Thomas also wanted the chairs made in 48 hours to quickly ship them to his customers. For this reason he looked outside his home in Hawaii for a business location.

"He looked at the western seaboard. A close proximity to his business interests in Hawaii and basically picked Reno because of no tax on inventory because of its close proximity to main markets on the west coast," said Nora.

Via Seating called 1480 Kleppe Lane in Sparks home in 1987. Flooding forced it to move to its current location at 205 Vista Boulevard in Sparks in 1998.

It takes the entire crew of 120 people working as many 58 hour weeks to keep up with demand in the 100,000 square foot warehouse.

Many of the chairs are on display in the Company's showroom.

"This is a swapper," Chas said sitting on a soft bench with no back in place. "It's an active chair basically and it's about health and wellness so you're actually sitting."

He says it's designed to increase circulation and improve posture.

"It's super comfortable. It has three ways of movement. It's bouncing side-to-side and forward tilt. So you can have good posture and engage your core," Chas said.

Then Chas walked across the showroom floor and sat in a large chair called the Astro. "You can both rock and sway or just sit there and relax and you could be a gamer in this chair," he said.

Nora says the Oslo Executive Chair is a top seller. "Taking that seat of power and giving it all the bells and whistles of a task chair. He (Thomas) gave it things like ratchet back function, like adjustable head rest function," she said.
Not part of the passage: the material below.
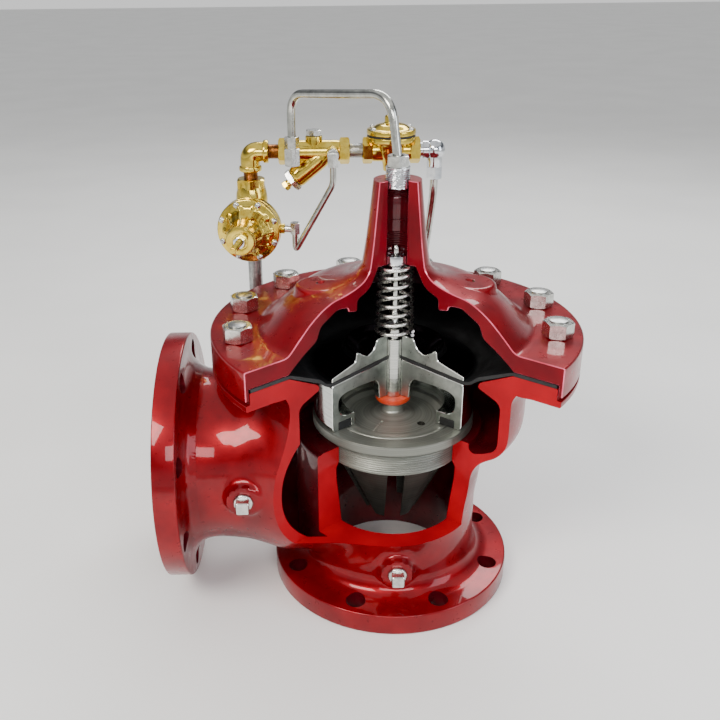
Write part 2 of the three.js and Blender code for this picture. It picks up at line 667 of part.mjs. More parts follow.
function nipples() {
  const left = PILOT_X + ELBOW_REACH - PORT_DEPTH + GAP;
  const leftEnd = STRAINER_LEFT + PORT_DEPTH - GAP;
  const right = STRAINER_RIGHT - PORT_DEPTH + GAP;
  const rightEnd = AUX_LEFT + PORT_DEPTH - GAP;
  const low = PILOT_TOP - PORT_DEPTH + GAP;
  const high = LINE_Z - ELBOW_REACH + PORT_DEPTH - GAP;
  return [
    meshOf('line_nipple', lineX(pipeNipple(leftEnd - left), left), BRONZE),
    meshOf('strainer_nipple', lineX(pipeNipple(rightEnd - right), right), STEEL),
    meshOf('pilot_nipple', placed(pipeNipple(high - low), [PILOT_X, LINE_Y, low]), BRONZE),
  ];
}

// Pilot pieces are drawn about +Z, which becomes the pilot's own axis towards -Y, swung by PILOT_TURN.
function onPilot(solid) {
  return placed(solid.rotate([90, 0, 0]), [PILOT_X, LINE_Y, PILOT_Z], [0, 0, PILOT_TURN * DEG]);
}

const PILOT_SEAM = 20;                 // where the pilot's bonnet meets its body, along its axis
const PILOT_END = 74;                  // end of the spring housing
const PILOT_CHAMBER_R = 14;
const PILOT_SPRING_LOW = 25;
const PILOT_SPRING_HIGH = 54;
const BUTTON_T = 5;
const SCREW_TIP = 110;

function pilotBody() {
  const barrel = placed(join(
    rod(19, PILOT_FOOT + 6, PILOT_TOP - 6),
    hexPrism(32, PILOT_TOP - 12, PILOT_TOP),
    hexPrism(28, PILOT_FOOT, PILOT_FOOT + 12),
  ),
    [PILOT_X, LINE_Y, 0]);
  const flange = onPilot(turned([
    [0, -16], [17, -16], [22, -10], [24, 4], [PILOT_FLANGE_R - 3, 9], [PILOT_FLANGE_R, 11],
    [PILOT_FLANGE_R, PILOT_SEAM - GAP], [0, PILOT_SEAM - GAP],
  ], TRIM_SIDES));
  const sensingBoss = onPilot(placed(rod(6, 20, PILOT_FLANGE_R + 4), [0, 0, 14], TO_X));
  const bores = [
    onPilot(rod(26, 14, PILOT_SEAM + 5)),
    onPilot(rod(5, -8, 20)),
    placed(rod(PIPE_R + GAP, PILOT_TOP - PORT_DEPTH, PILOT_TOP + 1), [PILOT_X, LINE_Y, 0]),
    placed(rod(PIPE_R + GAP, PILOT_FOOT - 1, PILOT_FOOT + PORT_DEPTH), [PILOT_X, LINE_Y, 0]),
    placed(rod(5.5, PILOT_FOOT + 5, PILOT_TOP - 5), [PILOT_X, LINE_Y, 0]),
  ];
  return meshOf('pilot_body', cut(join(barrel, flange, sensingBoss), ...bores), BRASS);
}

function pilotBonnet() {
  const seam = PILOT_SEAM + 2;
  const outline = [
    [26, seam], [PILOT_FLANGE_R, seam], [PILOT_FLANGE_R, seam + 7], [33, seam + 8], [26, seam + 11],
    [20, seam + 24], [17.5, PILOT_END - 12],
    [17.5, PILOT_END - 2], [16, PILOT_END], [PILOT_SCREW_R + GAP, PILOT_END],
    [PILOT_SCREW_R + GAP, PILOT_END - 9],
    [PILOT_CHAMBER_R, PILOT_END - 9], [PILOT_CHAMBER_R, seam + 9], [26, seam + 3],
  ];
  return meshOf('pilot_bonnet', onPilot(turned(outline, TRIM_SIDES)), BRASS);
}

function pilotInside() {
  const rubber = rod(PILOT_FLANGE_R - 0.5, PILOT_SEAM, PILOT_SEAM + 2 - GAP, TRIM_SIDES);
  const poppet = join(
    rod(4, 2, PILOT_SEAM - GAP),
    rod(11, PILOT_SEAM - 3, PILOT_SEAM - GAP),
    rod(4.6, 0, 3),
  );
  const spring = coil(9, 9, 2.6, PILOT_SPRING_LOW, PILOT_SPRING_HIGH - GAP, 5, 8, 2);
  const plate = rod(12, PILOT_SEAM + 2, PILOT_SPRING_LOW - GAP);
  const button = rod(12, PILOT_SPRING_HIGH, PILOT_SPRING_HIGH + BUTTON_T);
  const screw = join(
    rod(PILOT_SCREW_R, PILOT_SPRING_HIGH + BUTTON_T + GAP, SCREW_TIP - 3),
    squarePrism(5, SCREW_TIP - 4, SCREW_TIP),
  );
  const jamNut = cut(
    hexPrism(13, PILOT_END + GAP, PILOT_END + 6),
    rod(PILOT_SCREW_R + GAP, PILOT_END - 2, PILOT_END + 9),
  );
  return [
    meshOf('pilot_diaphragm', onPilot(rubber), BLACK_RUBBER),
    meshOf('pilot_poppet', onPilot(poppet), STAINLESS),
    meshOf('pilot_spring', onPilot(spring), STEEL),
    meshOf('pilot_spring_plate', onPilot(plate), STEEL),
    meshOf('pilot_spring_button', onPilot(button), STEEL),
    meshOf('adjusting_screw', onPilot(screw), BRASS),
    meshOf('adjusting_jam_nut', onPilot(jamNut), STEEL),
  ];
}

// ---------- auxiliary diaphragm valve ----------
function auxiliaryValve() {
  const length = 2 * AUX_HALF;
  const at = (solid) => placed(solid, [AUX_X, LINE_Y, LINE_Z]);
  const seam = 17;
  const shell = join(
    lineX(hexEndedBody(length, 13), AUX_LEFT),
    at(turned(
      [
        [0, -24], [9, -24], [10, -14], [17, -4], [20, 8], [AUX_FLANGE_R, 11], [AUX_FLANGE_R, seam],
        [0, seam],
      ],
      TRIM_SIDES,
    )),
  );
  const bores = [
    lineX(rod(PIPE_R + GAP, -1, PORT_DEPTH), AUX_LEFT),
    lineX(rod(PIPE_R + GAP, length - PORT_DEPTH, length + 1), AUX_LEFT),
    lineX(rod(6, 0, length), AUX_LEFT),
    at(rod(15, 4, seam + 5)),
  ];
  const rubber = at(rod(AUX_FLANGE_R - 0.5, seam + GAP, seam + 2, TRIM_SIDES));
  const bonnet = at(turned([
    [18, seam + 2 + GAP], [AUX_FLANGE_R, seam + 2 + GAP], [AUX_FLANGE_R, seam + 8], [22, seam + 9],
    [17, seam + 13], [8, seam + 14.5],
    [8, seam + 22], [6.5, seam + 23.5], [0, seam + 23.5], [0, seam + 11], [14, seam + 9.5], [18, seam + 5],
  ], TRIM_SIDES));
  const disc = at(join(rod(12, 7, 11), rod(3, 9, seam - GAP)));
  return [
    meshOf('auxiliary_valve_body', cut(shell, ...bores), BRASS),
    meshOf('auxiliary_valve_diaphragm', rubber, BLACK_RUBBER),
    meshOf('auxiliary_valve_cover', bonnet, BRASS),
    meshOf('auxiliary_valve_disc', disc, BRASS),
  ];
}

// ---------- tubing ----------
const COVER_TUBE_X = STRAINER_X - 25;
const TUBE_RISE = 67;                  // height of the cover tube's level run over the tower
const COVER_TUBE_BEND = 24;
const FITTING_Y = LINE_Y - 28;
const SENSE_X = STRAINER_X + 22;

function coverTubing() {
  const collar = TOWER_BORE_R - GAP;
  const foot = TOWER_TOP_Z - 8;
  const top = TOWER_TOP_Z + 24;
  const fitting = cut(
    join(rod(collar, foot, TOWER_TOP_Z + 13), hexPrism(20.6, TOWER_TOP_Z + 12.5, top)),
    rod(TUBE_R + 4 * GAP, TOWER_TOP_Z + 16, top + 1),
    rod(3, foot - 1, TOWER_TOP_Z + 20),
  );
  const low = LINE_Z + 18;
  const elbow = join(
    placed(rod(8.5, 15 + GAP, 28), [COVER_TUBE_X, LINE_Y, LINE_Z], TO_MINUS_Y),
    placed(hexPrism(17, -11, 9), [COVER_TUBE_X, FITTING_Y, LINE_Z]),
    placed(hexPrism(15, 8, 22, 30), [COVER_TUBE_X, FITTING_Y, LINE_Z]),
  );
  const socket = placed(rod(TUBE_R + GAP, 10, 30), [COVER_TUBE_X, FITTING_Y, LINE_Z]);
  const route = [
    [COVER_TUBE_X, FITTING_Y, low], [COVER_TUBE_X, FITTING_Y, TOWER_TOP_Z + TUBE_RISE],
    [-8, 6, TOWER_TOP_Z + TUBE_RISE + 15], [0, 0, TOWER_TOP_Z + 17],
  ];
  return [
    meshOf('cover_fitting', fitting, STEEL),
    meshOf('strainer_tube_elbow', cut(elbow, socket), STEEL),
    meshOf('cover_tube', tubeAlong(route, COVER_TUBE_BEND, TUBE_R, 32), STAINLESS),
  ];
}

const SENSE_Y = LINE_Y - 25;
const PILOT_SIDE_X = PILOT_X + 55;

function sensingTubing() {
  const upper = cut(
    join(
      placed(rod(7, 15 + GAP, 28), [SENSE_X, LINE_Y, LINE_Z], TO_MINUS_Y),
      placed(hexPrism(12, -14, 2), [SENSE_X, SENSE_Y, LINE_Z]),
    ),
    placed(rod(TUBE_R - 1 + GAP, -20, -5), [SENSE_X, SENSE_Y, LINE_Z]),
  );
  const stub = PILOT_FLANGE_R + 4 + GAP;
  const lower = onPilot(join(
    placed(rod(4.5, stub, stub + 12), [0, 0, 14], TO_X),
    placed(hexPrism(11, -6, 8).rotate([-90, 0, 0]), [stub + 12, 0, 14]),
  ));
  const mouth = new THREE.Vector3(stub + 12, 0, 14);
  mouth.applyEuler(new THREE.Euler(Math.PI / 2, 0, 0)).applyEuler(new THREE.Euler(0, 0, PILOT_TURN * DEG));
  mouth.add(new THREE.Vector3(PILOT_X, LINE_Y, PILOT_Z));
  const route = [
    [mouth.x, mouth.y, mouth.z - 6 - GAP], [mouth.x, mouth.y, mouth.z - 27],
    [SENSE_X, SENSE_Y, LINE_Z - 34],
    [SENSE_X, SENSE_Y, LINE_Z - 7],
  ];
  return [
    meshOf('sensing_elbow', upper, STEEL),
    meshOf('pilot_side_elbow', lower, STEEL),
    meshOf('sensing_tube', tubeAlong(route, 7, TUBE_R - 1, 26, 6), STAINLESS),
  ];
}

function bodyTubing() {
  const elbowX = AUX_RIGHT + 18;
  const elbow = cut(
    join(
      lineX(rod(PIPE_R, -PORT_DEPTH + GAP, 14), AUX_RIGHT),
      placed(ball(12), [elbowX, LINE_Y, LINE_Z]),
      placed(rod(9, -20, 0), [elbowX, LINE_Y, LINE_Z]),
      placed(hexPrism(17, -34, -19), [elbowX, LINE_Y, LINE_Z]),
    ),
    placed(rod(TUBE_R + GAP, -40, -22), [elbowX, LINE_Y, LINE_Z]),
  );
  const back = CASE_R + 18;
  const outletRoute = [
    [elbowX, LINE_Y, LINE_Z - 24], [elbowX, LINE_Y, LINE_Z - 52], [elbowX - 2, back, 312], [20, back, 190],
    [0, back, 120],
    [0, back, LOW_PLUG_Z], [0, LOW_FACE + 12, LOW_PLUG_Z],
  ];
  const outletFitting = cut(
    placed(
      join(rod(PLUG_R, LOW_FACE - 15, LOW_FACE + 1), hexPrism(22, LOW_FACE + GAP, LOW_FACE + 22)),
      [0, 0, LOW_PLUG_Z],
      TO_Y,
    ),
    placed(rod(TUBE_R + GAP, LOW_FACE + 11, LOW_FACE + 30), [0, 0, LOW_PLUG_Z], TO_Y),
  );
  const neck = SIDE_FACE;
  const streetElbow = join(
    placed(
      join(rod(PLUG_R, neck - 15, neck + 2), rod(13, neck + GAP, neck + 14)),
      [PILOT_X - 3, 0, INLET_Z],
      TO_Y,
    ),
    tubeAlong(
      [[PILOT_X - 3, neck + 8, INLET_Z], [PILOT_X - 3, LINE_Y, INLET_Z], [PILOT_X, LINE_Y, INLET_Z + 26]],
      18,
      12,
      12,
    ),
    placed(rod(14, 16, 26), [PILOT_X, LINE_Y, INLET_Z]),
  );
  const mouth = placed(rod(PIPE_R + GAP, 15, 30), [PILOT_X, LINE_Y, INLET_Z]);
  const pipe = placed(
    ring(6, PIPE_R, INLET_Z + 15 + GAP, PILOT_FOOT + PORT_DEPTH - GAP),
    [PILOT_X, LINE_Y, 0],
  );
  return [
    meshOf('auxiliary_outlet_elbow', elbow, STEEL),
    meshOf('outlet_tube', tubeAlong(outletRoute, 20, TUBE_R, 40, 6), STAINLESS),
    meshOf('outlet_tube_fitting', outletFitting, STEEL),
    meshOf('supply_elbow', cut(streetElbow, mouth), STEEL),
    meshOf('supply_pipe', pipe, STEEL),
  ];
}

// ---------- the valve ----------
const valve = new THREE.Group();
valve.add(
  body(), cover(), ...coverStuds(), seatRing(), stem(), ...stemHardware(), diaphragmWasher(), discRetainer(),
  seatDisc(), throttlingPlug(), hubSeal(), diaphragm(), mainSpring(), ...bodyPlugs(),
);
valve.add(
  ...strainer(), lineElbow(), ...nipples(), pilotBody(), pilotBonnet(), ...pilotInside(), ...auxiliaryValve(),
  ...coverTubing(), ...sensingTubing(), ...bodyTubing(),
);

// The whole stands with the middle of its footprint box on the origin.
const box = new THREE.Box3().setFromObject(valve);
const middle = box.getCenter(new THREE.Vector3());
valve.position.set(-middle.x, -middle.y, -box.min.z);

const part = new THREE.Group();
part.add(valve);
export default part;
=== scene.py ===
"""Cutaway of a pilot-operated pressure reducing valve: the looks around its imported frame.

Shapes are worked out in millimetres from the stem's axis and the outlet face, +Z up, and put into the
frame in metres. A wedge towards -Y is open, so the stem, spring, diaphragm, seat and plug show.
"""

import math

import bmesh
import bpy
import numpy as np
from mathutils import Matrix, Vector


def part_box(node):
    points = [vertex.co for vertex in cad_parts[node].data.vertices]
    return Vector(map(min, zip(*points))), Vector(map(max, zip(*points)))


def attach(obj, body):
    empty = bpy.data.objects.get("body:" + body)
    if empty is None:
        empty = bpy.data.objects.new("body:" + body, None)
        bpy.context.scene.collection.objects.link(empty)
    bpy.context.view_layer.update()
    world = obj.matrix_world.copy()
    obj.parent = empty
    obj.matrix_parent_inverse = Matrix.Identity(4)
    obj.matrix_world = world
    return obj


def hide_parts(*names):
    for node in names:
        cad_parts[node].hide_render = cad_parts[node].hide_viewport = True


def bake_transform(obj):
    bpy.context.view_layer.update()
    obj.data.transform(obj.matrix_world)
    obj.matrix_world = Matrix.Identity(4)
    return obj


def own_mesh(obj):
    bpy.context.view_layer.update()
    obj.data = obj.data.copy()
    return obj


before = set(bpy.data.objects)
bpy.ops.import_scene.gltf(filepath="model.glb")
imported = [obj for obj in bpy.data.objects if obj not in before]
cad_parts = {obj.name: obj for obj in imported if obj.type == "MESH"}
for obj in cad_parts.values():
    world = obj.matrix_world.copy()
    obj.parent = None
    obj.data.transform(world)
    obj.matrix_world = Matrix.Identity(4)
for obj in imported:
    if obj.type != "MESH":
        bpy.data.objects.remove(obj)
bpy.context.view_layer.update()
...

Each chair must survive strenuous quality control tests to make it to this showroom floor.

"It differentiates a commercial chair with a retail chair you'd find at an Office Max or something. This is the quality that our customers demand in the commercial market," said Chas said.

A machine will simulate a 400 pound person leaning back in this chair over 12 years of use.

The test will continue 24-hours a day for a week to accomplish this task.

The chair will be available for purchase if it survives its quality control checks.

The custom chair making process in Via Seating's warehouse often begins with the cow hide.

A worker looks at it closely and places small stickers all over the top. "That's what those little tabs are. Bee stings or a rub up against the fabric," Chas said.

A machine scans and logs all the imperfections in a computer to maximize each cut and to remove the most usable pieces of leather from each hide.

The pieces of leather are brought to a sewing station where they are pieced together in preparation to be fit on chairs. A team of 16 sewers work 50 hours a week to keep up with demand, but more sewers are needed.

"The key skill is sewing. Sewing is kind of a lost art," Chas said. "There's not as many sewers as their used to be."

Most of these jobs have moved over seas. The sewers have a stock of most any color of thread you can image for a quick custom turnaround. The basic materials they work with are leather, vinyl, and woven fabrics. "The gamut. It's unlimited," Chas said.

The leader fabric is then taken to one of four assembly lines. Each is designed to assemble a particular kind of chair including multi-purpose chairs, task chairs for work, executive chars for managers, and finally lounge seating for relaxation and comfort.

Each line is filled with workers at stations designed to systematically assemble the chairs.

A barrage of sounds from electronic tools including screws and staple guns comes from each line.

First the base is pieced together then the back and then the chair is covered in protective materials and boxed for shipment

"The chair is going to get order processed on Monday and we'll ship it by Thursday so how ever long it takes to get from our dock to your door," said Chas.

Via seating offers a 12 year manufacturers warranty. Managers say it's the strongest in the industry.

Via Seating is also hiring 40 to 50 people over the next few weeks and months to add a new swing shift. It's expected to launch December 1st and will include incentives for working evenings.